March 11, 2015

Always be prepared to give an answer to everyone who asks you to give the reason for the hope that you have. 1 Peter 3:15

Tied into Black History Month in February and Women’s History Month this month are additions to two national park sites.

Harriet Tubman, the former slave who became a leader in the abolitionist movement, is already honored at the Harriet Tubman Underground Railroad National Monument in locations around Cambridge, Maryland. Recent Congressional action adds upstate New York settings—her former residence and related properties in Auburn and Fleming—combining both settings under the title of the Harriet Tubman National Historical Park.

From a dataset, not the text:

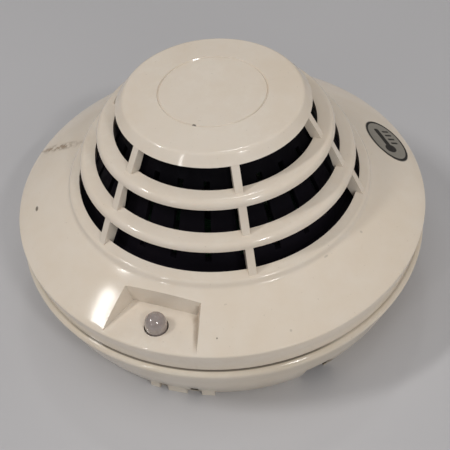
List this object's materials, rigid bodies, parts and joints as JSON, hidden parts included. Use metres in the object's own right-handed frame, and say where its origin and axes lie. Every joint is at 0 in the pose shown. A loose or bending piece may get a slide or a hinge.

In New Jersey, Paterson’s Great Falls National Historical Park (about which I wrote a post in 2009) now will include Hinchliffe Stadium, one of three remaining ballparks where Negro League baseball was played. Hinchliffe was the home of the New York Black Yankees and the New York Cubans. Larry Doby, the first black to play in the American League (and who lived near me in New Jersey), was among those who took the field there, as was pitching great Satchel Paige. The National Trust for Historic Preservation put Hinchliffe on its endangered landmarks list in 2010, so the push to save it for posterity had become urgent.

Interestingly, the inclusion of the deteriorating stadium stirred up a bit of controversy. Before the vote in the Senate. Then-Senator Tom Coburn of Oklahoma tweeted a photo of the graffiti-marked ballpark with the caption, “The House just voted to add this to our National Park System….Does it have historical significance? Yes. Should it be part of the National Park Service? Absolutely not.”

New Jersey Sen. Robert Menendez countered by showing pictures of Paterson residents cleaning up the stadium, and the resulting clean walls. Quoted in an article by North Jersey Media, Menendez said, “I believe strongly that the story of our fight against institutionalized segregation is a story worth telling.”

The apostle Peter urges those who follow Christ to tell the most hopeful story of all—not “cleverly devised tales” but the truth written down by those who were “eyewitness of His majesty” (2 Peter 1:16-19). That message is encapsulated in one of the most beloved and quoted verses in the Bible: “For God so loved the world, that He gave His only begotten Son, that whoever believes in Him shall not perish, but have eternal life” (John 3:16).

We who have a personal relationship with God through Jesus have been appointed ambassadors to spread the word of that reconciliation between God and His finest creation (2 Corinthians 5:18-20), and to remain committed to telling the most fantastic, life-changing narrative of all!

I love to tell the story of unseen things above,

Of Jesus and His glory, of Jesus and His love.

I love to tell the story, because I know ‘tis true;

It satisfies my longing as nothing else can do.


I love to tell the story, ‘twill be my theme in glory,

To tell the old, old story of Jesus and His love.